Tips and troubleshooting#

This documents part of my own misunderstandings when getting used to docker (which is an ongoing process) and other difficulties that are contributed by others.

Cleaning things up#

Related information: https://docs.docker.com/engine/manage-resources/pruning/.

Caution

This will remove all containers, cache, and volumes. Check the instructions carefully before moving forward.

docker system prune --all --volumes

The standard shell is not interactive#

When we start using ROS2 we get used to rely on ~/.bashrc to define environment variables and sometimes aliases.

Unless explicitly said with flags such as -it, docker does not run bash in interactive mode. This means that it will not execute anything in ~/.bashrc. It does not matter what you add, because the first few lines of ~/.bashrc check if the shell is interactive and return if it’s not.

This example image that we use runs source /etc/bash_env in noninteractive shells. However, it will not run for interactive shells and aliases that we define will not work. Noninteractive shells by default do not expand aliases.

The “easiest” solution is

  1. Set your Dockerfile to source /etc/bash_env

  2. Add source source /etc/bash_env to your ~/.bashrc exactly once.

Stop with the --net=host for everything#

Although this command can help in some situations it is not recommended unless strictly necessary. It can for instance cause ros2 to no longer be able to communicate between host and container.

The reason for this is that the current version of ROS2 is based on FASTRTPS. When --net=host is defined, FASTRTPS tries to communicate via shared memory.

There are two ways of solving this issue.

  1. Adjust the docker/linux settings via various mechanisms to expose the shared memory.

  2. Adjusting the FASTRTPS profile so that the nodes communicate via UDP.

The main difficulty with the first solution is when the user calling the container is not root. There are many cases in which this won’t be true, for instance for shared systems in which docker users are simply added to the docker group. In addition, calling ros2 programs with sudo can cause many issues with permissions and further complicate the use of ros2 in the host. There are smart solutions to aid in setting up the user properly.
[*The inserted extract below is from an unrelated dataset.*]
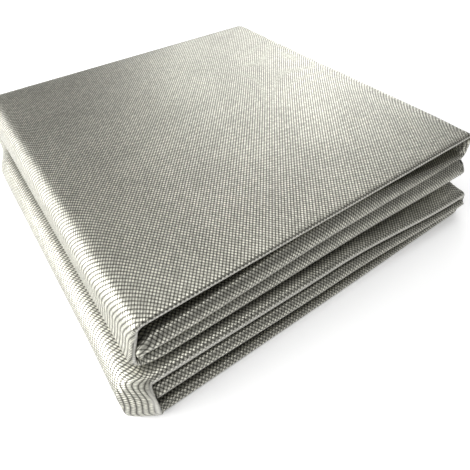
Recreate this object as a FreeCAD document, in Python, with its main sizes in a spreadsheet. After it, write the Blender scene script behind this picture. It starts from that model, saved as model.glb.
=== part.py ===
"""Folded fire blanket: one cloth, folded in half four times and lying flat.

The cloth is divided at its creases.  Eight doubled panels lie on each other, four in the
upper half and four in the lower half.  Half-round folds join the panels at the left, at the
right and at the back, and each upper panel ends in its own fold at the front.  The upper half
opens about the back fold like the cover of a book.

Frame: +X to the right, +Y to the back, +Z up, origin on the ground under the middle.
Every size is in millimetres and comes from the sheet called Sizes.
"""
import FreeCAD, Part
import math
import os
import Sketcher

DRIVING_SIZES = {
    "cloth_height": 5.2,      # a doubled layer of cloth with the air between its two plies
    "layer_gap": 2.1,         # air between two doubled layers
    "panel_width": 222.0,     # flat width of the lower panels, left fold to right fold
    "panel_depth": 231.0,     # upper panels, front crease to the start of the back fold
    "upper_inset": 10.0,      # how far the upper half's left end stands in
    "free_overhang": 4.0,     # how far the cloth's free side edges pass the flat panels' right end
    "lower_forward": 10.0,    # how far the lower half stands out in front
    "fold_run": 1.0,          # short straight run from a panel's end into its fold
}

PITCH = "(Sizes.cloth_height + Sizes.layer_gap)"
SIDE_RADIUS = f"((3 * {PITCH} + Sizes.cloth_height) / 2)"
SMALL_RADIUS = f"(({PITCH} + Sizes.cloth_height) / 2)"
BACK_RADIUS = f"((7 * {PITCH} + Sizes.cloth_height) / 2)"
NOSE_RADIUS = "(Sizes.cloth_height / 2)"

WIDTH_OVER_ALL = f"({SIDE_RADIUS} + {SMALL_RADIUS} + Sizes.panel_width + 2 * Sizes.fold_run)"
DEPTH_OVER_ALL = f"(Sizes.lower_forward + Sizes.panel_depth + Sizes.fold_run + {BACK_RADIUS})"

LOWER_LEFT = f"(Sizes.fold_run + {SIDE_RADIUS} - {WIDTH_OVER_ALL} / 2)"
UPPER_LEFT = f"({LOWER_LEFT} + Sizes.upper_inset)"
RIGHT_END = f"({LOWER_LEFT} + Sizes.panel_width)"
LOWER_FRONT = f"(-{DEPTH_OVER_ALL} / 2)"
UPPER_FRONT = f"({LOWER_FRONT} + Sizes.lower_forward)"
BACK_END = f"({UPPER_FRONT} + Sizes.panel_depth)"

PANELS_FROM_BELOW = ("bottom_panel", "third_panel", "second_panel", "top_panel")
BACK_FOLDS = ("outer", "second", "third", "inner")
HALF_TURN = FreeCAD.Rotation(FreeCAD.Vector(0, 0, 1), 180)
NO_TURN = FreeCAD.Rotation()
CENTRE_POINT = 3
START_POINT = 1
END_POINT = 2
ROOT_POINT = (-1, 1)
VERTICAL_AXIS = -2


def make_sheet(doc):
    """Write the driving sizes into the spreadsheet, one named cell each."""
    sheet = doc.addObject("Spreadsheet::Sheet", "Sizes")
    for row, (alias, value) in enumerate(DRIVING_SIZES.items(), start=1):
        sheet.set(f"A{row}", alias)
        sheet.set(f"B{row}", str(value))
        sheet.setAlias(f"B{row}", alias)
    doc.recompute()
    return sheet


def origin_plane(body, role):
    """Return one of the body's own origin planes, such as XY_Plane."""
    for feature in body.Origin.OriginFeatures:
        if feature.Role == role:
            return feature
    raise RuntimeError(f"{body.Name} has no {role}")


def start_body(doc, name, role):
    """Make a body with one empty sketch on the origin plane of that role."""
    body = doc.addObject("PartDesign::Body", name)
    body.Label = name
    sketch = body.newObject("Sketcher::SketchObject", f"{name}_outline")
    sketch.AttachmentSupport = [(origin_plane(body, role), "")]
    sketch.MapMode = "FlatFace"
    return body, sketch


def pad(body, sketch, length, backwards=False):
    """Give the sketch a thickness, whose length is an expression of the sheet."""
    feature = body.newObject("PartDesign::Pad", f"{body.Name}_pad")
    feature.Profile = sketch
    feature.setExpression("Length", length)
    feature.Reversed = backwards
    sketch.Visibility = False
    return feature


def place(body, x, y, z, turn):
    """Put the body at a place given by three expressions of the sheet."""
    body.Placement = FreeCAD.Placement(FreeCAD.Vector(0, 0, 0), turn)
    body.setExpression("Placement.Base.x", x)
    body.setExpression("Placement.Base.y", y)
    body.setExpression("Placement.Base.z", z)


def draw_line(sketch, first, last):
    """Draw a straight line between two points and return its index."""
    segment = Part.LineSegment(FreeCAD.Vector(*first, 0), FreeCAD.Vector(*last, 0))
    return sketch.addGeometry(segment, False)


def join(sketch, first, first_end, second, second_end):
    """Make two ends of two curves meet."""
    sketch.addConstraint(Sketcher.Constraint("Coincident", first, first_end, second, second_end))


def panel(doc, name, left, front, layer, width, depth):
    """Make one doubled panel, a flat plate of cloth lying in the given layer."""
    body, sketch = start_body(doc, name, "XY_Plane")
    corners = [(0, 0), (200, 0), (200, 200), (0, 200)]
    sides = [draw_line(sketch, corners[i], corners[(i + 1) % 4]) for i in range(4)]
    for i in range(4):
        join(sketch, sides[i], END_POINT, sides[(i + 1) % 4], START_POINT)
        direction = "Horizontal" if i % 2 == 0 else "Vertical"
        sketch.addConstraint(Sketcher.Constraint(direction, sides[i]))
    sketch.addConstraint(Sketcher.Constraint("Coincident", sides[0], START_POINT, *ROOT_POINT))
    wide = sketch.addConstraint(
        Sketcher.Constraint("DistanceX", sides[0], START_POINT, sides[0], END_POINT, 200.0))
    deep = sketch.addConstraint(
        Sketcher.Constraint("DistanceY", sides[1], START_POINT, sides[1], END_POINT, 200.0))
    sketch.setExpression(f"Constraints[{wide}]", width)
    sketch.setExpression(f"Constraints[{deep}]", depth)
    pad(body, sketch, "Sizes.cloth_height")
    place(body, left, front, f"{layer} * {PITCH}", NO_TURN)
    return body


def half_circle(sketch, radius, size):
    """Draw a half circle about the sketch's origin, bulging to the right, and bind its radius."""
    circle = Part.Circle(FreeCAD.Vector(0, 0, 0), FreeCAD.Vector(0, 0, 1), size)
    arc = sketch.addGeometry(Part.ArcOfCircle(circle, -math.pi / 2, math.pi / 2), False)
    sketch.addConstraint(Sketcher.Constraint("Coincident", arc, CENTRE_POINT, *ROOT_POINT))
    sketch.addConstraint(Sketcher.Constraint("PointOnObject", arc, START_POINT, VERTICAL_AXIS))
    sketch.addConstraint(Sketcher.Constraint("PointOnObject", arc, END_POINT, VERTICAL_AXIS))
    bound = sketch.addConstraint(Sketcher.Constraint("Radius", arc, size))
    sketch.setExpression(f"Constraints[{bound}]", radius)
    return arc


def run_into(sketch, arc, arc_end, height, name):
    """Draw the short straight run that leads into one end of an arc."""
    line = draw_line(sketch, (-1.0, height), (0.0, height))
    join(sketch, line, END_POINT, arc, arc_end)
    sketch.addConstraint(Sketcher.Constraint("Horizontal", line))
    bound = sketch.addConstraint(
        Sketcher.Constraint("DistanceX", line, START_POINT, line, END_POINT, 1.0))
    sketch.renameConstraint(bound, name)
    sketch.setExpression(f"Constraints.{name}", "Sizes.fold_run")
    return line


def close_end(sketch, outer_run, inner_run, outer_height, inner_height):
    """Close the cloth's section between the starts of an outer and an inner run."""
    cap = draw_line(sketch, (-1.0, outer_height), (-1.0, inner_height))
    join(sketch, cap, START_POINT, outer_run, START_POINT)
    join(sketch, cap, END_POINT, inner_run, START_POINT)


def fold_section(sketch, radius, outer):
    """Draw the U-shaped section of a fold: two half circles and four short runs."""
    inner = outer - DRIVING_SIZES["cloth_height"]
    outer_arc = half_circle(sketch, radius, outer)
    inner_arc = half_circle(sketch, f"{radius} - Sizes.cloth_height", inner)
    for side, arc_end, word in ((-1, START_POINT, "low"), (1, END_POINT, "high")):
        outer_run = run_into(sketch, outer_arc, arc_end, side * outer, f"outer_{word}")
        inner_run = run_into(sketch, inner_arc, arc_end, side * inner, f"inner_{word}")
        close_end(sketch, outer_run, inner_run, side * outer, side * inner)


def side_fold(doc, name, x, layer_middle, radius, outer, to_left, front, length):
    """Make a fold that runs from front to back along a side of the blanket."""
    body, sketch = start_body(doc, name, "XZ_Plane")
    fold_section(sketch, radius, outer)
    pad(body, sketch, length, backwards=True)
    middle = f"{layer_middle} * {PITCH} + Sizes.cloth_height / 2"
    if to_left:
        place(body, f"{x} - Sizes.fold_run", f"{front} + {length}", middle, HALF_TURN)
    else:
        place(body, f"{x} + Sizes.fold_run", front, middle, NO_TURN)
    return body


def back_fold(doc, name, step):
    """Make one of the nested folds that join the two halves at the back."""
    body, sketch = start_body(doc, name, "YZ_Plane")
    radius = f"({BACK_RADIUS} - {step} * {PITCH})"
    pitch = DRIVING_SIZES["cloth_height"] + DRIVING_SIZES["layer_gap"]
    outer = (7 * pitch + DRIVING_SIZES["cloth_height"]) / 2 - step * pitch
    fold_section(sketch, radius, outer)
    pad(body, sketch, "Sizes.panel_width - Sizes.upper_inset")
    place(body, UPPER_LEFT, f"{BACK_END} + Sizes.fold_run", BACK_RADIUS, NO_TURN)
    return body


def front_fold(doc, name, layer, width):
    """Make the half-round crease at the front of an upper panel."""
    body, sketch = start_body(doc, name, "YZ_Plane")
    radius = DRIVING_SIZES["cloth_height"] / 2
    arc = half_circle(sketch, NOSE_RADIUS, radius)
    flat = draw_line(sketch, (0.0, radius), (0.0, -radius))
    join(sketch, flat, START_POINT, arc, END_POINT)
    join(sketch, flat, END_POINT, arc, START_POINT)
    pad(body, sketch, width)
    middle = f"{layer} * {PITCH} + {NOSE_RADIUS}"
    place(body, f"{UPPER_LEFT} + {width}", f"{UPPER_FRONT} + {NOSE_RADIUS}", middle, HALF_TURN)
    return body


def lower_half(doc):
    """Make the lower half: four panels and the folds at its sides."""
    depth = "(Sizes.panel_depth + Sizes.lower_forward)"
    bodies = []
    for layer, word in enumerate(PANELS_FROM_BELOW):
        free = " + Sizes.free_overhang" if layer >= 2 else ""
        width = f"(Sizes.panel_width{free})"
        bodies.append(panel(doc, f"lower_{word}", LOWER_LEFT, LOWER_FRONT, layer, width, depth))
    bodies += side_folds(doc, "lower", 0, LOWER_LEFT, 0.5, LOWER_FRONT, depth)
    return bodies


def upper_half(doc):
    """Make the upper half: four panels, their front creases and the folds at the sides."""
    depth = f"(Sizes.panel_depth - {NOSE_RADIUS})"
    front = f"({UPPER_FRONT} + {NOSE_RADIUS})"
    bodies = []
    for step, word in enumerate(PANELS_FROM_BELOW):
        layer = 4 + step
        free = " + Sizes.free_overhang" if step < 2 else ""
        width = f"(Sizes.panel_width - Sizes.upper_inset{free})"
        bodies.append(panel(doc, f"upper_{word}", UPPER_LEFT, front, layer, width, depth))
        bodies.append(front_fold(doc, f"upper_{word}_front_fold", layer, width))
    bodies += side_folds(doc, "upper", 4, UPPER_LEFT, 6.5, front, depth)
    return bodies


def side_folds(doc, half, first_layer, left, right_middle, front, depth):
    """Make a half's three side folds: outer and inner at the left, one at the right."""
    pitch = DRIVING_SIZES["cloth_height"] + DRIVING_SIZES["layer_gap"]
    wide = (3 * pitch + DRIVING_SIZES["cloth_height"]) / 2
    small = (pitch + DRIVING_SIZES["cloth_height"]) / 2
    middle = first_layer + 1.5
    return [
        side_fold(doc, f"{half}_outer_left_fold", left, middle, SIDE_RADIUS, wide,
                  True, front, depth),
        side_fold(doc, f"{half}_inner_left_fold", left, middle, SMALL_RADIUS, small,
                  True, front, depth),
        side_fold(doc, f"{half}_right_fold", RIGHT_END, right_middle, SMALL_RADIUS, small,
                  False, front, depth),
    ]


def check_document(doc, bodies):
    """Stop if any object failed to compute or any sub-part has no valid solid."""
    for item in doc.Objects:
        if "Invalid" in item.State or "Error" in item.State:
            raise RuntimeError(f"{item.Name} failed: {item.State}")
    for body in bodies:
        if body.Shape.isNull() or not body.Shape.isValid() or len(body.Shape.Solids) != 1:
            raise RuntimeError(f"{body.Label} has no single valid solid")


def write_steps(bodies):
    """Write each sub-part to its own STEP file, named after its label."""
    os.makedirs("parts", exist_ok=True)
    for body in bodies:
        body.Shape.exportStep(f"parts/{body.Label}.step")


def main():
    """Build the folded blanket and write its sub-parts."""
    doc = FreeCAD.newDocument("folded_fire_blanket")
    make_sheet(doc)
    bodies = lower_half(doc) + upper_half(doc)
    for step, word in enumerate(BACK_FOLDS):
        bodies.append(back_fold(doc, f"{word}_back_fold", step))
    doc.recompute()
    check_document(doc, bodies)
    write_steps(bodies)
    for body in bodies:
        box = body.Shape.BoundBox
        print(f"{body.Label}: x {box.XMin:.2f}..{box.XMax:.2f}, y {box.YMin:.2f}..{box.YMax:.2f}, "
              f"z {box.ZMin:.2f}..{box.ZMax:.2f}, volume {body.Shape.Volume:.0f}")


main()
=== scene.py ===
"""A folded fire blanket of silver metallised cloth, lying flat on a pale studio floor.

The blanket is one square of woven cloth, folded in half four times.  It is built here as one
continuous doubled sheet: a strip section of four runs, carried along a hairpin path from
the lower half's front edge, round the back fold, to the upper half's front crease and back.
All lengths are in metres.
"""

import logging
import math
from dataclasses import dataclass, field
from enum import Enum

import bpy
import numpy as np
from mathutils import Matrix, Vector


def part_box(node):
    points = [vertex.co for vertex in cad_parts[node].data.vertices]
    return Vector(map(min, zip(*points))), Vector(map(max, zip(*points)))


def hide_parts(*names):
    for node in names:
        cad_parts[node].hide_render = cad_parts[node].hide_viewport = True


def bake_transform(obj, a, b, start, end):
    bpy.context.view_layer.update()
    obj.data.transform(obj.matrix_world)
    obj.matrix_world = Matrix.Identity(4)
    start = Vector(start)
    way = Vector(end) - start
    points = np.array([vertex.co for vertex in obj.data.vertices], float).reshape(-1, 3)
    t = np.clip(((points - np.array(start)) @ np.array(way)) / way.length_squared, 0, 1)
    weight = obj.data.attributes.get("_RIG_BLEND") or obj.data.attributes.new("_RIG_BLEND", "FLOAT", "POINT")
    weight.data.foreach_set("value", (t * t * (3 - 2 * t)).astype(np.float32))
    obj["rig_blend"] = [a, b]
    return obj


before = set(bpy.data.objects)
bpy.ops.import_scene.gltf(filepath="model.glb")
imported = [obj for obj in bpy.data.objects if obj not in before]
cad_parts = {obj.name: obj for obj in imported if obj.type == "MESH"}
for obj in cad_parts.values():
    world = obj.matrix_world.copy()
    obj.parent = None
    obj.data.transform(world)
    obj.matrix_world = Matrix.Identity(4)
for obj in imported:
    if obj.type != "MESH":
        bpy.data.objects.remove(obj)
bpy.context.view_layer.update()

LOG = logging.getLogger("fire_blanket")
Socket = bpy.types.NodeSocket
MM = 0.001


class Half(Enum):
    """The two halves of the folded blanket."""

    LOWER = "lower"
    UPPER = "upper"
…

But I would only recommend going this route if the shared memory communication is paramount for performance which usually is not the case.

Alternatively, my suggested solution is to modify the container to force it to communicate over UDP. This has been well described in this issue.

This can be done by copying the contents below in the file ~/ros2_tutorial_workspace/docker/fastrtps_profile.xml.

<?xml version="1.0" encoding="UTF-8" ?>
<profiles xmlns="http://www.eprosima.com/XMLSchemas/fastRTPS_Profiles" >
    <transport_descriptors>
        <transport_descriptor>
            <transport_id>CustomUdpTransport</transport_id>
            <type>UDPv4</type>
        </transport_descriptor>
    </transport_descriptors>

    <participant profile_name="participant_profile" is_default_profile="true">
        <rtps>
            <userTransports>
                <transport_id>CustomUdpTransport</transport_id>
            </userTransports>

            <useBuiltinTransports>false</useBuiltinTransports>
        </rtps>
    </participant>
</profiles>

Then, in the container, you can set before the nodes.

export FASTRTPS_DEFAULT_PROFILES_FILE="~/ros2_tutorial_workspace/docker/fastrtps_profile.xml"

Sad notes on rootless docker#

Although ideally having a rootless docker environment is what would be expected in a situation with shared computers and equipment the experience as of now adds a lot of complexity. In these notes I will focus on trying to reduce risks by not adding more docker directives or requirements than those strictly need for things to work but with rootless docker there was a consistent difficulty with things such as.

  1. ROS2 discovery. Settings become more difficult although can be circumvented.

  2. Port exposure and external access. Some robotic systems need to open reverse sockets with the host and networking becomes more difficult that it should otherwise be in rootless docker.